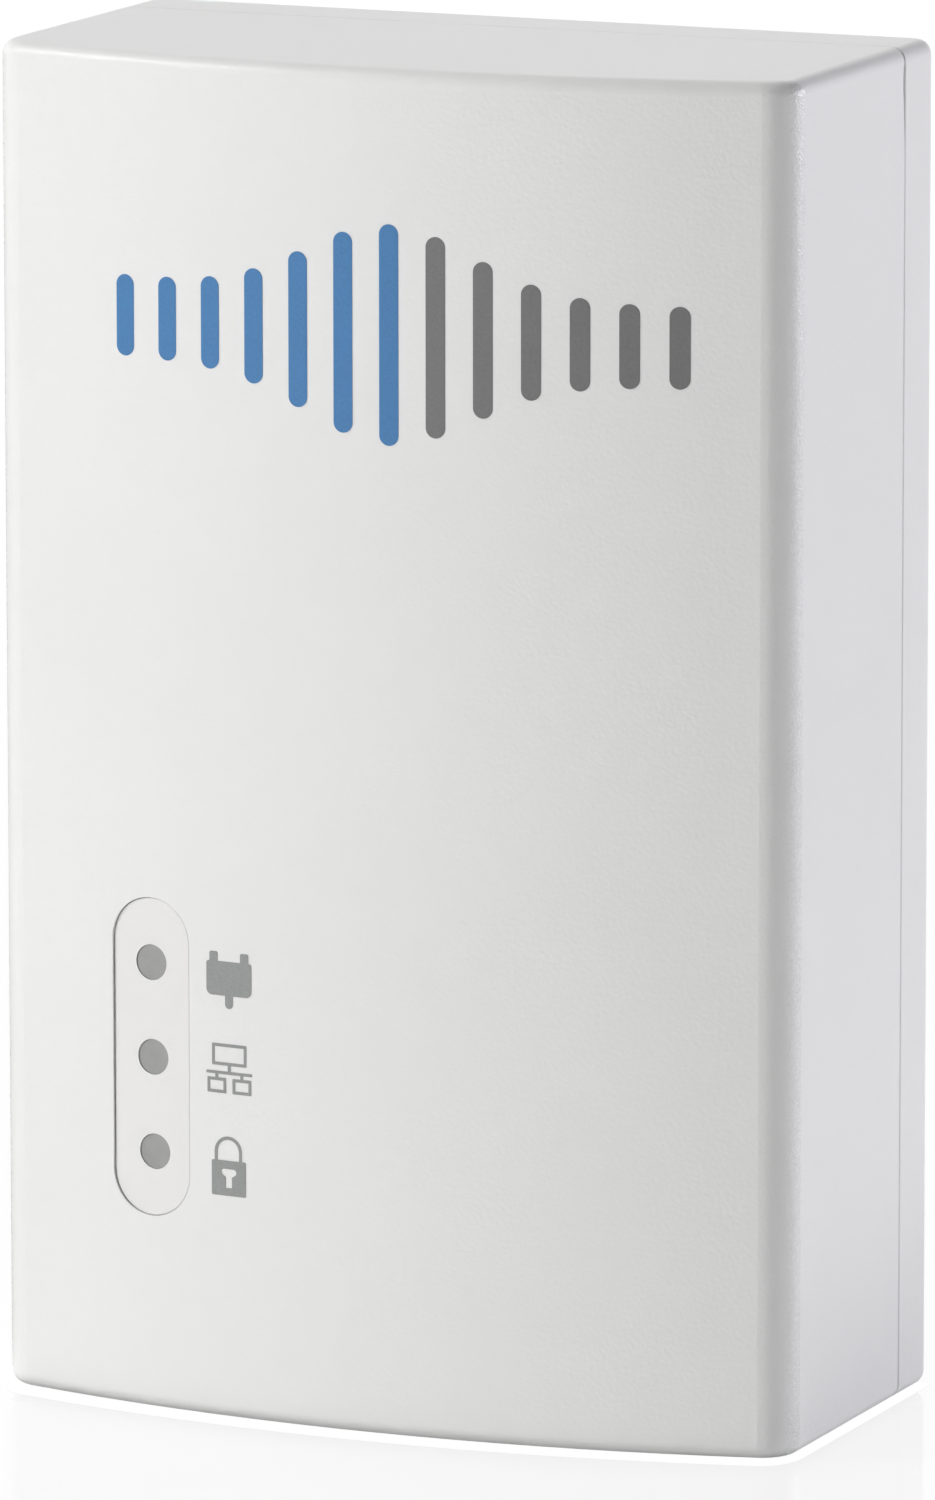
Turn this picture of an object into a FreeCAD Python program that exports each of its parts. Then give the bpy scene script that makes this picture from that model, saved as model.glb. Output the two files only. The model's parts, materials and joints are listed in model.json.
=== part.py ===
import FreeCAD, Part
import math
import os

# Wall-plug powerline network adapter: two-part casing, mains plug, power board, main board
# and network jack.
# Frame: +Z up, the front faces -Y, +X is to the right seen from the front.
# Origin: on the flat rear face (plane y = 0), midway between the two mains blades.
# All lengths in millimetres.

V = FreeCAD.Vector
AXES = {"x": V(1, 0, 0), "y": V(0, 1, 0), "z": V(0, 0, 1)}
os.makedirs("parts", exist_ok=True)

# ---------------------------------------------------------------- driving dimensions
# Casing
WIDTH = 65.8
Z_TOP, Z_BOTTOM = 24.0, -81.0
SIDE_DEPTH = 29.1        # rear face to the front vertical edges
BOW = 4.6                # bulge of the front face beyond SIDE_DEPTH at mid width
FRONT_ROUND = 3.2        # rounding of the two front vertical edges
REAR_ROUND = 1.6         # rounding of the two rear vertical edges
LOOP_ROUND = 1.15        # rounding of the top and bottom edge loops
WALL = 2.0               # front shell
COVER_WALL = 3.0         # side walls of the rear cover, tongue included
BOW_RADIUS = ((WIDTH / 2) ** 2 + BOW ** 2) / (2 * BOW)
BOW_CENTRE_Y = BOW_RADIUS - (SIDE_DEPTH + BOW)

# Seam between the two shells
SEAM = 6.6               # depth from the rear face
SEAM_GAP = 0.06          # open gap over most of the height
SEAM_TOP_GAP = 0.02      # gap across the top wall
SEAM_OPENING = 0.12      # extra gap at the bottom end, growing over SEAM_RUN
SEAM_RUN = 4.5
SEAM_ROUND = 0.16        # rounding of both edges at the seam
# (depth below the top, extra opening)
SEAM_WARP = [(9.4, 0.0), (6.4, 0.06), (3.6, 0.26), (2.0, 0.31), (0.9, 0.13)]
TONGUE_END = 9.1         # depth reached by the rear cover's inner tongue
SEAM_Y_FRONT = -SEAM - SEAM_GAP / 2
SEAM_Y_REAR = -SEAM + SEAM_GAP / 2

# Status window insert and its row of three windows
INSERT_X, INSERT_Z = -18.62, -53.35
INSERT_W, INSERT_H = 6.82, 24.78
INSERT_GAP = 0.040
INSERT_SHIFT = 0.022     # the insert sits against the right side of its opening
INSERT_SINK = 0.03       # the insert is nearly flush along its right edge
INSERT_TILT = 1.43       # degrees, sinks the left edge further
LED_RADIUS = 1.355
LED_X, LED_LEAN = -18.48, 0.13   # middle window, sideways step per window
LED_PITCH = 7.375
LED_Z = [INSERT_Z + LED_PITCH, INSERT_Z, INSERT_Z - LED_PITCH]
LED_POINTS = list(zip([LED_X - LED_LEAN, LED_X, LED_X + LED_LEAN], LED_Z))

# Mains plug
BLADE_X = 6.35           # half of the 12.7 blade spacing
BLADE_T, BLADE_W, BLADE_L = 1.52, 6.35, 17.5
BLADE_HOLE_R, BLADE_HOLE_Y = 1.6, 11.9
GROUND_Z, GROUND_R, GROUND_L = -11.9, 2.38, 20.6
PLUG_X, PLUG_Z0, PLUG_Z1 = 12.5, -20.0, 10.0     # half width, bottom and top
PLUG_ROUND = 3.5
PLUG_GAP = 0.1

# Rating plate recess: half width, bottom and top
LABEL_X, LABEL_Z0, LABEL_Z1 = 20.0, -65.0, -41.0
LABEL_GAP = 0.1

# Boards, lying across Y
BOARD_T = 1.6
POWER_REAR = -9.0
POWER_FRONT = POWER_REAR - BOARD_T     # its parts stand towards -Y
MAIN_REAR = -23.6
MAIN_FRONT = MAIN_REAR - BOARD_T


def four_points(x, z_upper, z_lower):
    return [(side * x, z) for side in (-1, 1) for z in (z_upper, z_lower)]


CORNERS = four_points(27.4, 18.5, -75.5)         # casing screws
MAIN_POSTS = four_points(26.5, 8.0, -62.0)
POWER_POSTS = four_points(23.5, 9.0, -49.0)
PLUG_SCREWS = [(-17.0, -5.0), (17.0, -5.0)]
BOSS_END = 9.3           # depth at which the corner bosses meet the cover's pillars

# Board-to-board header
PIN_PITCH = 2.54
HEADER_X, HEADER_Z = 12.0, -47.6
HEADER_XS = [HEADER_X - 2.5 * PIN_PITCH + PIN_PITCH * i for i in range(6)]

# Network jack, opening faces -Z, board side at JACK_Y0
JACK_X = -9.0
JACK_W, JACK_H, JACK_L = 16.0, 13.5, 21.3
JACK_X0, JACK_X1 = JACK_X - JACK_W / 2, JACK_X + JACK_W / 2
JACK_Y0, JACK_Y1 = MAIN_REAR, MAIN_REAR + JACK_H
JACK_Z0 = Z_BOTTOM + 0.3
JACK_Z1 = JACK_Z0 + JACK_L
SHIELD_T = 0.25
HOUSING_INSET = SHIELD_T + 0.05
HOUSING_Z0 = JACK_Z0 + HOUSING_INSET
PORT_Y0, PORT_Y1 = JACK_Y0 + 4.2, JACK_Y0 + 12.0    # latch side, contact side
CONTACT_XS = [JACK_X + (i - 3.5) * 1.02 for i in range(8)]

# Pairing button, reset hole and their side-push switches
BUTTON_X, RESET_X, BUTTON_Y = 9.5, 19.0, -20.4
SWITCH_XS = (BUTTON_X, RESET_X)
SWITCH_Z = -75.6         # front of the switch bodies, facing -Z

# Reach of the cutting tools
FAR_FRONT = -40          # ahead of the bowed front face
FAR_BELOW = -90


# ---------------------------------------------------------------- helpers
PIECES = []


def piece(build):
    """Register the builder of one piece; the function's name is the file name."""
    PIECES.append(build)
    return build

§

> [TASK DIRECTIONS]: Restate the whole listing exactly.

> [COMPLETE ANSWER]:
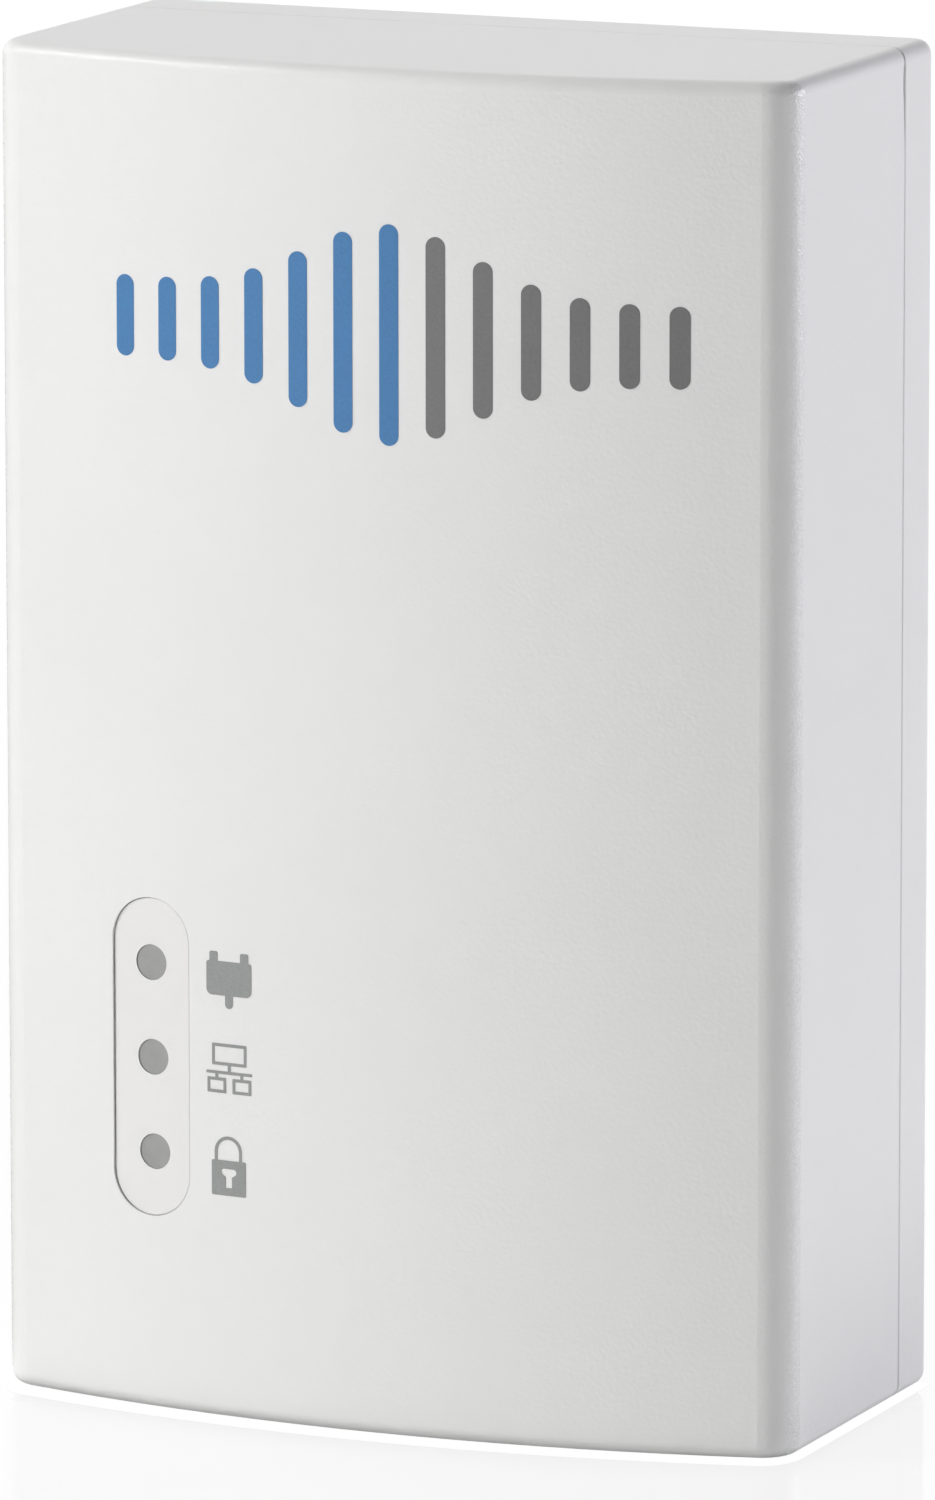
Turn this picture of an object into a FreeCAD Python program that exports each of its parts. Then give the bpy scene script that makes this picture from that model, saved as model.glb. Output the two files only. The model's parts, materials and joints are listed in model.json.
=== part.py ===
import FreeCAD, Part
import math
import os

# Wall-plug powerline network adapter: two-part casing, mains plug, power board, main board
# and network jack.
# Frame: +Z up, the front faces -Y, +X is to the right seen from the front.
# Origin: on the flat rear face (plane y = 0), midway between the two mains blades.
# All lengths in millimetres.

V = FreeCAD.Vector
AXES = {"x": V(1, 0, 0), "y": V(0, 1, 0), "z": V(0, 0, 1)}
os.makedirs("parts", exist_ok=True)

# ---------------------------------------------------------------- driving dimensions
# Casing
WIDTH = 65.8
Z_TOP, Z_BOTTOM = 24.0, -81.0
SIDE_DEPTH = 29.1        # rear face to the front vertical edges
BOW = 4.6                # bulge of the front face beyond SIDE_DEPTH at mid width
FRONT_ROUND = 3.2        # rounding of the two front vertical edges
REAR_ROUND = 1.6         # rounding of the two rear vertical edges
LOOP_ROUND = 1.15        # rounding of the top and bottom edge loops
WALL = 2.0               # front shell
COVER_WALL = 3.0         # side walls of the rear cover, tongue included
BOW_RADIUS = ((WIDTH / 2) ** 2 + BOW ** 2) / (2 * BOW)
BOW_CENTRE_Y = BOW_RADIUS - (SIDE_DEPTH + BOW)

# Seam between the two shells
SEAM = 6.6               # depth from the rear face
SEAM_GAP = 0.06          # open gap over most of the height
SEAM_TOP_GAP = 0.02      # gap across the top wall
SEAM_OPENING = 0.12      # extra gap at the bottom end, growing over SEAM_RUN
SEAM_RUN = 4.5
SEAM_ROUND = 0.16        # rounding of both edges at the seam
# (depth below the top, extra opening)
SEAM_WARP = [(9.4, 0.0), (6.4, 0.06), (3.6, 0.26), (2.0, 0.31), (0.9, 0.13)]
TONGUE_END = 9.1         # depth reached by the rear cover's inner tongue
SEAM_Y_FRONT = -SEAM - SEAM_GAP / 2
SEAM_Y_REAR = -SEAM + SEAM_GAP / 2

# Status window insert and its row of three windows
INSERT_X, INSERT_Z = -18.62, -53.35
INSERT_W, INSERT_H = 6.82, 24.78
INSERT_GAP = 0.040
INSERT_SHIFT = 0.022     # the insert sits against the right side of its opening
INSERT_SINK = 0.03       # the insert is nearly flush along its right edge
INSERT_TILT = 1.43       # degrees, sinks the left edge further
LED_RADIUS = 1.355
LED_X, LED_LEAN = -18.48, 0.13   # middle window, sideways step per window
LED_PITCH = 7.375
LED_Z = [INSERT_Z + LED_PITCH, INSERT_Z, INSERT_Z - LED_PITCH]
LED_POINTS = list(zip([LED_X - LED_LEAN, LED_X, LED_X + LED_LEAN], LED_Z))

# Mains plug
BLADE_X = 6.35           # half of the 12.7 blade spacing
BLADE_T, BLADE_W, BLADE_L = 1.52, 6.35, 17.5
BLADE_HOLE_R, BLADE_HOLE_Y = 1.6, 11.9
GROUND_Z, GROUND_R, GROUND_L = -11.9, 2.38, 20.6
PLUG_X, PLUG_Z0, PLUG_Z1 = 12.5, -20.0, 10.0     # half width, bottom and top
PLUG_ROUND = 3.5
PLUG_GAP = 0.1

# Rating plate recess: half width, bottom and top
LABEL_X, LABEL_Z0, LABEL_Z1 = 20.0, -65.0, -41.0
LABEL_GAP = 0.1

# Boards, lying across Y
BOARD_T = 1.6
POWER_REAR = -9.0
POWER_FRONT = POWER_REAR - BOARD_T     # its parts stand towards -Y
MAIN_REAR = -23.6
MAIN_FRONT = MAIN_REAR - BOARD_T


def four_points(x, z_upper, z_lower):
    return [(side * x, z) for side in (-1, 1) for z in (z_upper, z_lower)]


CORNERS = four_points(27.4, 18.5, -75.5)         # casing screws
MAIN_POSTS = four_points(26.5, 8.0, -62.0)
POWER_POSTS = four_points(23.5, 9.0, -49.0)
PLUG_SCREWS = [(-17.0, -5.0), (17.0, -5.0)]
BOSS_END = 9.3           # depth at which the corner bosses meet the cover's pillars

# Board-to-board header
PIN_PITCH = 2.54
HEADER_X, HEADER_Z = 12.0, -47.6
HEADER_XS = [HEADER_X - 2.5 * PIN_PITCH + PIN_PITCH * i for i in range(6)]

# Network jack, opening faces -Z, board side at JACK_Y0
JACK_X = -9.0
JACK_W, JACK_H, JACK_L = 16.0, 13.5, 21.3
JACK_X0, JACK_X1 = JACK_X - JACK_W / 2, JACK_X + JACK_W / 2
JACK_Y0, JACK_Y1 = MAIN_REAR, MAIN_REAR + JACK_H
JACK_Z0 = Z_BOTTOM + 0.3
JACK_Z1 = JACK_Z0 + JACK_L
SHIELD_T = 0.25
HOUSING_INSET = SHIELD_T + 0.05
HOUSING_Z0 = JACK_Z0 + HOUSING_INSET
PORT_Y0, PORT_Y1 = JACK_Y0 + 4.2, JACK_Y0 + 12.0    # latch side, contact side
CONTACT_XS = [JACK_X + (i - 3.5) * 1.02 for i in range(8)]

# Pairing button, reset hole and their side-push switches
BUTTON_X, RESET_X, BUTTON_Y = 9.5, 19.0, -20.4
SWITCH_XS = (BUTTON_X, RESET_X)
SWITCH_Z = -75.6         # front of the switch bodies, facing -Z

# Reach of the cutting tools
FAR_FRONT = -40          # ahead of the bowed front face
FAR_BELOW = -90


# ---------------------------------------------------------------- helpers
PIECES = []


def piece(build):
    """Register the builder of one piece; the function's name is the file name."""
    PIECES.append(build)
    return build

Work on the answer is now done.